Each line from the one containing "Recreate this object" through the one containing "cable_hole = (opening_radius" is to be retyped exactly, both end lines included, and all other lines left out.

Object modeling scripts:
==========
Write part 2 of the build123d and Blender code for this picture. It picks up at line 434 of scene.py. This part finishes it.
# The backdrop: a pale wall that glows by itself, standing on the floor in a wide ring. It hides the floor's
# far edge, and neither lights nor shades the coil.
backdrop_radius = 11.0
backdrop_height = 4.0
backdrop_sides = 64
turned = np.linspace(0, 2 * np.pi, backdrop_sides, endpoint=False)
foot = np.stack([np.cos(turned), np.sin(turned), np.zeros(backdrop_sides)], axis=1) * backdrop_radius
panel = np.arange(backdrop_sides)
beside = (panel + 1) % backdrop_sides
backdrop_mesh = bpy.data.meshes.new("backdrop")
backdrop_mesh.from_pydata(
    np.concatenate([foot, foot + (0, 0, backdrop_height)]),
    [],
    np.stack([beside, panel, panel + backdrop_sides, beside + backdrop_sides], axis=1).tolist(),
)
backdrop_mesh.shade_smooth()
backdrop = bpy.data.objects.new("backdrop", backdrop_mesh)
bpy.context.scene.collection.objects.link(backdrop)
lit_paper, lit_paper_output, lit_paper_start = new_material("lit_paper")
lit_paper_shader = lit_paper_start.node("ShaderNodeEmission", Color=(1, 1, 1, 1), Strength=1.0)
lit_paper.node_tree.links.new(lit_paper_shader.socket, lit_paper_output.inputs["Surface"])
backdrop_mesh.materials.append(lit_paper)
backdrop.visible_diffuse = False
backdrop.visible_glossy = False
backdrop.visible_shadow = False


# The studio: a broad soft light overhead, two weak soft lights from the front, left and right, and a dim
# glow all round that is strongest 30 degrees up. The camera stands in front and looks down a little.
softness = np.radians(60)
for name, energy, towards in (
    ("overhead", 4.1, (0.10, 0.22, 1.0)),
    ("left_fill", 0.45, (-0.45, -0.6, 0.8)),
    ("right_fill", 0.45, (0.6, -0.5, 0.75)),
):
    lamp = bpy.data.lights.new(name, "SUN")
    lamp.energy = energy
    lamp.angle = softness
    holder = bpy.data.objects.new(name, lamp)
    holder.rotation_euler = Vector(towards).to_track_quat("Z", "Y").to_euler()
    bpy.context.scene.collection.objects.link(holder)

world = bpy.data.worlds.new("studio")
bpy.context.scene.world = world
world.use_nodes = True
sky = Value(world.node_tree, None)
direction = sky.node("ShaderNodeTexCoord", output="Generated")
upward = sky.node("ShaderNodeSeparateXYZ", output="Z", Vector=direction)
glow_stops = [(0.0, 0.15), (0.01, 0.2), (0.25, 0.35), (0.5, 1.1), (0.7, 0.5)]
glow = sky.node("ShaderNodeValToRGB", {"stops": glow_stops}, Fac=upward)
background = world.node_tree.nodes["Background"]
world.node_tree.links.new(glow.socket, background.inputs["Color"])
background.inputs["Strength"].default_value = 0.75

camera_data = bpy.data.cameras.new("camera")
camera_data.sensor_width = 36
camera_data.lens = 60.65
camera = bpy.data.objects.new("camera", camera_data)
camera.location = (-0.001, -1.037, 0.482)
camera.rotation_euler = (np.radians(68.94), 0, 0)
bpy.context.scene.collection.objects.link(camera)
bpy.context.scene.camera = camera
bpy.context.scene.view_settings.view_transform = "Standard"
==========
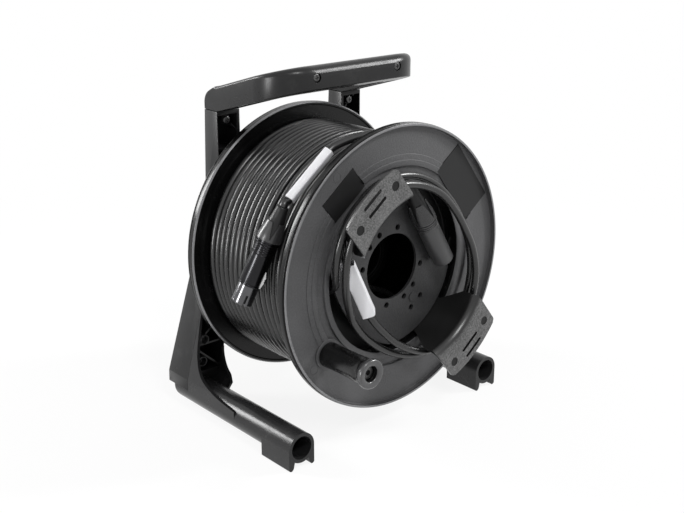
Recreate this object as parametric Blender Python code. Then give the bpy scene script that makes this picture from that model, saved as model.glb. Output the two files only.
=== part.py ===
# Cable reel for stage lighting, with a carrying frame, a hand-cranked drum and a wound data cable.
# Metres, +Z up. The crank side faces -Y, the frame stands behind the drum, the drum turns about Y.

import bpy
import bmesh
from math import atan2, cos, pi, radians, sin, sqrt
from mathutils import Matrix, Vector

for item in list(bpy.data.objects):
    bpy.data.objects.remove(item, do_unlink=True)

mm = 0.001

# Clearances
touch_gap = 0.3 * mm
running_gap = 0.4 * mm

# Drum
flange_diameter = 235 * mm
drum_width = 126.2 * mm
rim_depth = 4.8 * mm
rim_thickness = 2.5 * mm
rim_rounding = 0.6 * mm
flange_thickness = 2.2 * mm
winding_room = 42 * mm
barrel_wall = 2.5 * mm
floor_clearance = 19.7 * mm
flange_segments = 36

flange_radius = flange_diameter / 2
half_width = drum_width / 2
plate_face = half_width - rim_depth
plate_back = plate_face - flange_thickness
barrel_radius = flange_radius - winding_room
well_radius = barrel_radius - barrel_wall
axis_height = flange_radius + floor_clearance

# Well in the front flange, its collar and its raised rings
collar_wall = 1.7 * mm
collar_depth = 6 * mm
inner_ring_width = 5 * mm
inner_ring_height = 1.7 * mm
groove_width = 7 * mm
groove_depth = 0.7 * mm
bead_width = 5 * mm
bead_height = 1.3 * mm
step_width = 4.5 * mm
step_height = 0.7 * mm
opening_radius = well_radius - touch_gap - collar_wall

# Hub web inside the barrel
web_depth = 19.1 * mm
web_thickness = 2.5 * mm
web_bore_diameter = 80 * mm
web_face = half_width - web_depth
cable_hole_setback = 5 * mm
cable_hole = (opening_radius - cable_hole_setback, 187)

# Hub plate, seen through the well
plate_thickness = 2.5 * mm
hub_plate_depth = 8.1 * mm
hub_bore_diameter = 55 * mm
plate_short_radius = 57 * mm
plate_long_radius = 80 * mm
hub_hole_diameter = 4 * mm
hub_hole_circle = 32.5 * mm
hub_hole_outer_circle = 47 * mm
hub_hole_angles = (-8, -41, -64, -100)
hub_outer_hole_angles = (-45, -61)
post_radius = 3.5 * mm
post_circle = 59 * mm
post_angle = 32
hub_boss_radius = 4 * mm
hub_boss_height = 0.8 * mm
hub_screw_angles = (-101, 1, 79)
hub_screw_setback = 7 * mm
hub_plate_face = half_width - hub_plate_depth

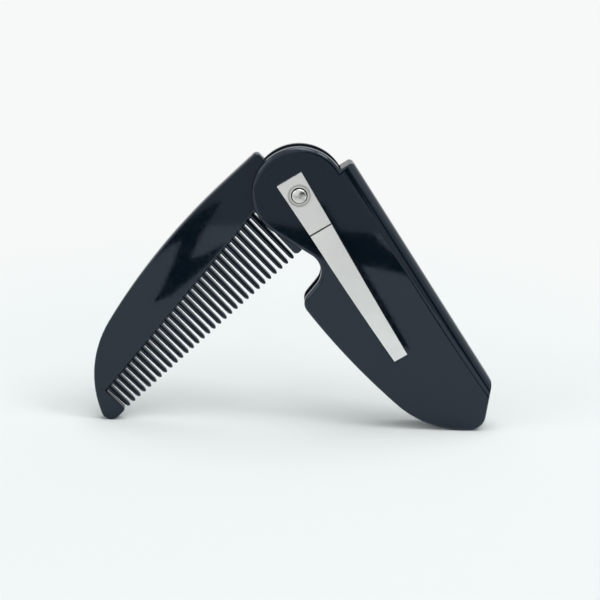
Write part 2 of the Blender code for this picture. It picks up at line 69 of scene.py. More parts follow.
==========
_Task solution_:
Recreate this object as parametric Blender Python code. Then give the bpy scene script that makes this picture from that model, saved as model.glb. Output the two files only.
=== part.py ===
# Cable reel for stage lighting, with a carrying frame, a hand-cranked drum and a wound data cable.
# Metres, +Z up. The crank side faces -Y, the frame stands behind the drum, the drum turns about Y.

import bpy
import bmesh
from math import atan2, cos, pi, radians, sin, sqrt
from mathutils import Matrix, Vector

for item in list(bpy.data.objects):
    bpy.data.objects.remove(item, do_unlink=True)

mm = 0.001

# Clearances
touch_gap = 0.3 * mm
running_gap = 0.4 * mm

# Drum
flange_diameter = 235 * mm
drum_width = 126.2 * mm
rim_depth = 4.8 * mm
rim_thickness = 2.5 * mm
rim_rounding = 0.6 * mm
flange_thickness = 2.2 * mm
winding_room = 42 * mm
barrel_wall = 2.5 * mm
floor_clearance = 19.7 * mm
flange_segments = 36

flange_radius = flange_diameter / 2
half_width = drum_width / 2
plate_face = half_width - rim_depth
plate_back = plate_face - flange_thickness
barrel_radius = flange_radius - winding_room
well_radius = barrel_radius - barrel_wall
axis_height = flange_radius + floor_clearance

# Well in the front flange, its collar and its raised rings
collar_wall = 1.7 * mm
collar_depth = 6 * mm
inner_ring_width = 5 * mm
inner_ring_height = 1.7 * mm
groove_width = 7 * mm
groove_depth = 0.7 * mm
bead_width = 5 * mm
bead_height = 1.3 * mm
step_width = 4.5 * mm
step_height = 0.7 * mm
opening_radius = well_radius - touch_gap - collar_wall

# Hub web inside the barrel
web_depth = 19.1 * mm
web_thickness = 2.5 * mm
web_bore_diameter = 80 * mm
web_face = half_width - web_depth
cable_hole_setback = 5 * mm
cable_hole = (opening_radius - cable_hole_setback, 187)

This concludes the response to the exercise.